In the MIMO antenna system, the transmitter performs precoding with respect to transmission data and transmits the pre-coded data, and the receiver receives the signal using a precoding vector or a precoding matrix used in the transmitter.
The precoding matrix for performing the precoding uses a specific precoding matrix among precoding matrixes which are predefined in the form of a codebook in both the transmitter and the receiver. That is, the receiver feeds back channel information according to the specific precoding matrix in the predefined codebook to the transmitter, and the transmitter transmits the signal using the feedback signal.
In downlink transmission, the receiver may be a user equipment (UE) or a terminal and the transmitter may be a base station, a node-B or an eNode-B (hereinafter collectively called as “base station”). For example, the UE may report a specific precoding matrix index (hereinafter, referred to as a “PMI”) in the predefined codebook via an uplink channel, and the base station may transmit a downlink signal using a precoding matrix corresponding to the reported PMI.

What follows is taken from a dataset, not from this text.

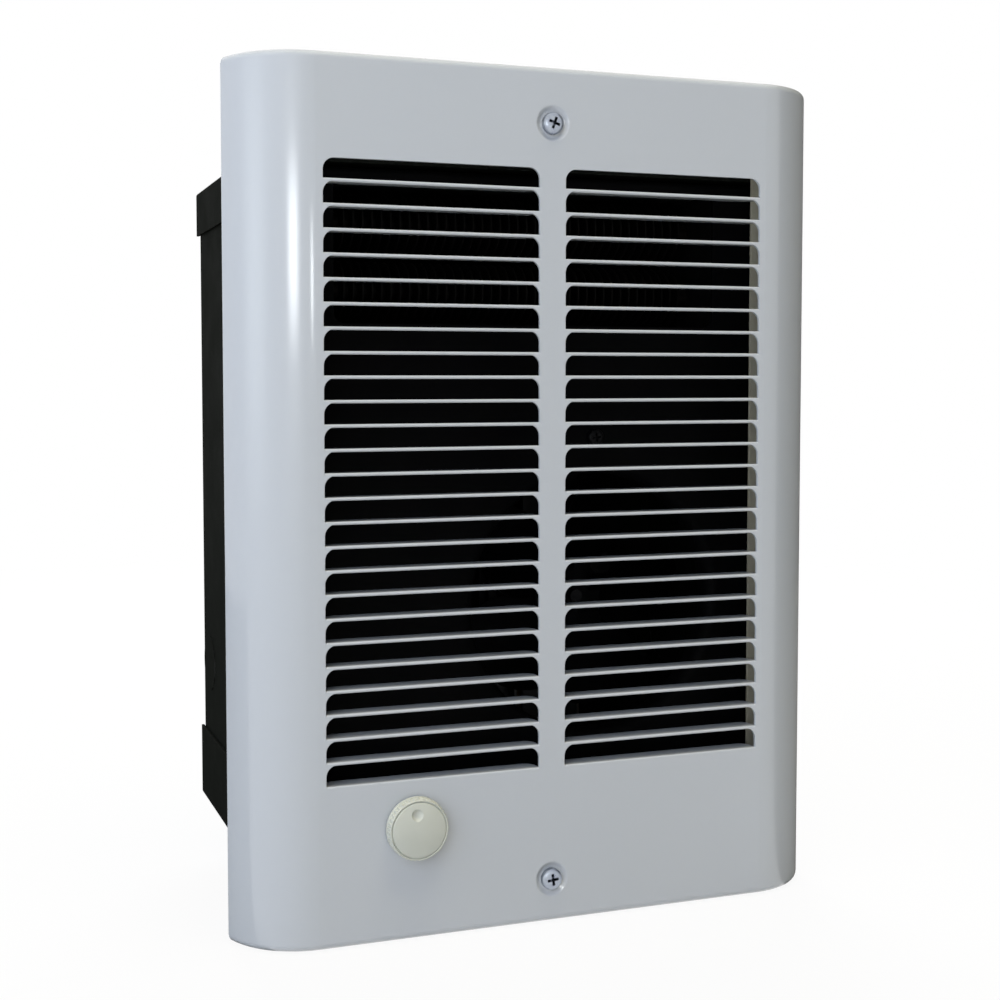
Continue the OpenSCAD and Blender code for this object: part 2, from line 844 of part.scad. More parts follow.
// Copper loops that shade the poles, each threaded through two of the lamination's eyes
module shading_rings() {
    e = rotor_r + air_gap + 2.3;
    color("chocolate")
        on_y(fan_x, stack_y, fan_z)
            for (s = [-1, 1])
                for (z = [-2, stack_h])
                    rotate([0, 0, s * 32])
                        for (u = [-1, 1])
                            translate([u * e, 0, z]) cylinder(r = 1.6, h = 2);
}

coil_w = stack_w - 2 * leg_w - 1;
flange_t = 1.2;

// Section of the coil former round the yoke, grown by the given distance
module yoke_2d(grow) {
    translate([-grow, window_hi - grow])
        square([stack_h + 2 * grow, yoke_hi - window_hi + 2 * grow]);
}

module coil_bobbin() {
    color("ivory")
        translate([fan_x - coil_w / 2, stack_y, fan_z]) mirror([0, 0, 1]) rotate([90, 0, 90])
            difference() {
                union() {
                    linear_extrude(coil_w) yoke_2d(1);
                    for (z = [0, coil_w - flange_t])
                        translate([0, 0, z]) linear_extrude(flange_t) yoke_2d(7);
                }
                translate([0, 0, -1]) linear_extrude(coil_w + 2) yoke_2d(0.1);
            }
}

module coil_winding() {
    color("peru")
        translate([fan_x - coil_w / 2 + flange_t, stack_y, fan_z]) mirror([0, 0, 1])
            rotate([90, 0, 90])
                difference() {
                    linear_extrude(coil_w - 2 * flange_t)
                        translate([-6.4, window_hi - 6.4])
                            round_rect(stack_h + 12.8, yoke_hi - window_hi + 12.8, 4);
                    translate([0, 0, -1]) linear_extrude(coil_w) yoke_2d(1);
                }
}

// Bridge over an end of the stack: a bar on two legs with the bearing's boss in its middle;
// local +Z points at the stack
module bearing_bridge(leg_l, boss_front, boss_back) {
    difference() {
        union() {
            translate([-stack_w / 2, -8, 0]) linear_extrude(bridge_t) round_rect(stack_w, 16, 4);
            for (x = [-motor_screw_x, motor_screw_x])
                translate([x, 0, bridge_t - EPS]) cylinder(r = 5, h = leg_l - bridge_t + EPS);
            translate([0, 0, -boss_front]) cylinder(r = boss_r, h = boss_front + boss_back);
        }
        translate([0, 0, -boss_front - 1]) cylinder(r = bush_r, h = boss_front + boss_back + 2);
        for (x = [-motor_screw_x, motor_screw_x])
            translate([x, 0, -1]) cylinder(r = 2.1, h = leg_l + 2);
    }
}

module front_bearing_bridge() {
    color("silver")
        on_y(fan_x, bridge_y, fan_z) bearing_bridge(stack_y - bridge_y, 4, 4);
}

module rear_bearing_bridge() {
    color("silver")
        on_y(fan_x, back_bridge_y + bridge_t, fan_z) mirror([0, 0, 1])
            bearing_bridge(back_bridge_y + bridge_t - stack_y - stack_h, 4, 4);
}

module bearing_bushes() {
    color("darkgoldenrod")
        for (y = [bridge_y - 4, back_bridge_y + bridge_t - 4])
            on_y(fan_x, y, fan_z) ring(bush_r, shaft_d / 2 + running, bush_l);
}

// Folded strap that holds the motor behind the inlet
module motor_cradle() {
    inner = cradle_reach - cradle_t;
    color("darkgray")
        difference() {
            translate([fan_x, 0, fan_z]) {
                translate([-cradle_w / 2, 0, 0]) rotate([90, 0, 90])
                    linear_extrude(cradle_w)
                        translate([deck_y + deck_t, 0]) rotate(-90)
                            sheet_channel_2d(2 * cradle_reach, bridge_y - deck_y - deck_t,
                                             4, cradle_t);
                for (s = [-1, 1])
                    translate([-cradle_w / 2, deck_y + deck_t,
                               s > 0 ? inner : -cradle_reach - cradle_foot])
                        cube([cradle_w, cradle_t, cradle_foot + cradle_t]);
                translate([-stack_w / 2, bridge_y, -14]) rotate([90, 0, 0])
                    linear_extrude(cradle_t) round_rect(stack_w, 28, 5);
            }
            on_y(fan_x, cradle_y - 1, fan_z) cylinder(r = boss_r + 0.5, h = cradle_t + 2);
            for (x = [-motor_screw_x, motor_screw_x])
                on_y(fan_x + x, cradle_y - 1, fan_z) cylinder(r = 2.1, h = cradle_t + 2);
            for (s = [-1, 1])
                on_y(fan_x, deck_y, fan_z + s * (cradle_reach + cradle_foot / 2))
                    cylinder(r = 1.8, h = 10);
        }
}

module cradle_screws() {
    color("silver")
        for (s = [-1, 1])
            on_y(fan_x, deck_y, fan_z + s * (cradle_reach + cradle_foot / 2))
                pan_screw(3.2, 1.9, 1.75, 7);
}

module motor_screws() {
    color("silver")
        for (x = [-motor_screw_x, motor_screw_x])
            on_y(fan_x + x, cradle_y, fan_z)
                pan_screw(3.6, 2.4, 2, back_bridge_y + bridge_t - cradle_y + 6);
}

module motor_nuts() {
    color("silver")
        for (x = [-motor_screw_x, motor_screw_x])
            on_y(fan_x + x, back_bridge_y + bridge_t, fan_z)
                difference() {
                    cylinder(r = 4.04, h = 3, $fn = 6);
                    translate([0, 0, -1]) cylinder(r = 2.02, h = 5);
                }
}

// ---- Leads ----

function unit(v) = v / norm(v);

// Point on the smooth curve through a route, between its points i and i + 1
function curve(p, i, t) =
    let (
        a = p[max(i - 1, 0)],
        b = p[i],
        c = p[i + 1],
        d = p[min(i + 2, len(p) - 1)]
    )
    0.5 * (2 * b + (c - a) * t + (2 * a - 5 * b + 4 * c - d) * t * t
        + (3 * b - a - 3 * c + d) * t * t * t);

function route_points(p) = concat(
    [for (i = [0:len(p) - 2], k = [0:lead_steps - 1]) curve(p, i, k / lead_steps)],
    [p[len(p) - 1]]
);

function tangent(q, i) = unit(q[min(i + 1, len(q) - 1)] - q[max(i - 1, 0)]);

// Directions across the tube, carried along the route without twist
function carried(n, t) = unit(n - (n * t) * t);
function normals(q, i = 0, n = [0.3, 0.8, 0.5]) =
    let (m = carried(n, tangent(q, i)))
    i == len(q) - 1 ? [m] : concat([m], normals(q, i + 1, m));

module lead(route, tint) {
    q = route_points(route);
    n = normals(q);
    last = len(q) - 1;
    points = [
        for (i = [0:last], k = [0:lead_sides - 1])
            let (a = k * 360 / lead_sides, b = cross(tangent(q, i), n[i]))
            q[i] + lead_r * (cos(a) * n[i] + sin(a) * b)
    ];
    walls = [
        for (i = [0:last - 1], k = [0:lead_sides - 1])
            let (m = (k + 1) % lead_sides, u = i * lead_sides, w = u + lead_sides)
            each [[u + k, w + k, w + m], [u + k, w + m, u + m]]
    ];
    ends = [
        [for (k = [0:lead_sides - 1]) k],
        [for (k = [lead_sides - 1:-1:0]) last * lead_sides + k]
    ];
    color(tint) polyhedron(points, concat(walls, ends));
}

module supply_lead_a() { lead(ROUTE_SUPPLY_A, "black"); }
module supply_lead_b() { lead(ROUTE_SUPPLY_B, "firebrick"); }
module thermostat_lead() { lead(ROUTE_STAT_LIMIT, "black"); }
module element_lead() { lead(ROUTE_LIMIT_ELEMENT, "black"); }
module motor_lead_a() { lead(ROUTE_MOTOR_A, "black"); }
module motor_lead_b() { lead(ROUTE_MOTOR_B, "black"); }

front_cover();
cover_screws();
thermostat_knob();
box_wrap();
box_top();
box_bottom();
ground_screw();
fan_deck();
deck_screws();
element_duct();
duct_rivets();
element_sheath();
element_fins();
element_terminals();
limit_switch();
limit_screws();
thermostat_body();
thermostat_shaft();
thermostat_nut();
thermostat_terminals();
fan_blades();
fan_hub();
motor_shaft();
motor_rotor();
stator_core();
shading_rings();
coil_bobbin();
coil_winding();
front_bearing_bridge();
rear_bearing_bridge();
bearing_bushes();
motor_cradle();
cradle_screws();
motor_screws();
motor_nuts();
supply_lead_a();
supply_lead_b();
thermostat_lead();
element_lead();
motor_lead_a();
motor_lead_b();
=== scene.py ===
import json
import math

import bmesh
import bpy
from mathutils import Matrix, Vector


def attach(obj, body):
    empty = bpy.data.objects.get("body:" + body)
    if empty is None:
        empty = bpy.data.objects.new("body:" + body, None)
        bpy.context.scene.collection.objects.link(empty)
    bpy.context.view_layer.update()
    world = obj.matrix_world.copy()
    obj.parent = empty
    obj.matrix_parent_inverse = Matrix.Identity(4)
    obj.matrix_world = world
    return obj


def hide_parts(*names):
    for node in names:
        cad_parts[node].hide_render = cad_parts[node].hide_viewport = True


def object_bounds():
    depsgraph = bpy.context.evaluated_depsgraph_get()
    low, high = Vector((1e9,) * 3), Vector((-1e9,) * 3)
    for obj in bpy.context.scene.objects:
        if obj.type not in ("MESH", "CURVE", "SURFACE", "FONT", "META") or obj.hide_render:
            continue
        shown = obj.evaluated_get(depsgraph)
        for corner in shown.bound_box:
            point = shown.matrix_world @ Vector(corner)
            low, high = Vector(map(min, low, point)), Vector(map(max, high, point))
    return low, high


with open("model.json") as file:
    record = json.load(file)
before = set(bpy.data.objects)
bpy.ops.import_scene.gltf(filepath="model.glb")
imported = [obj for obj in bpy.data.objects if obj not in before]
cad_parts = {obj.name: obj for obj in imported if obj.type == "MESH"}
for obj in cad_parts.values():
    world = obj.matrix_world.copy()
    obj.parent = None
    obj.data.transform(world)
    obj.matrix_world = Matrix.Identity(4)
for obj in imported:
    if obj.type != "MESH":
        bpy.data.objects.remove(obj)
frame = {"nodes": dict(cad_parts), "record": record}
cad_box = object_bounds()
nodes = frame["nodes"]
MM = 0.001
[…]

There may be a plurality of PMIs which are temporally reported by the UE. Accordingly, confusion about which of the PMIs is used by the base station may occur. In order to solve this problem, the base station preferably transmits control information indicating which of the PMIs reported by the UE is used. If the control information explicitly indicating which of the PMIs reported by the UE is used by the base station is transmitted via a downlink channel, the overhead of the downlink control information may be increased.
Accordingly, there is a need for a technology of efficiently preventing confusion about a PMI used between the base station and the UE from occurring using a small amount of control information.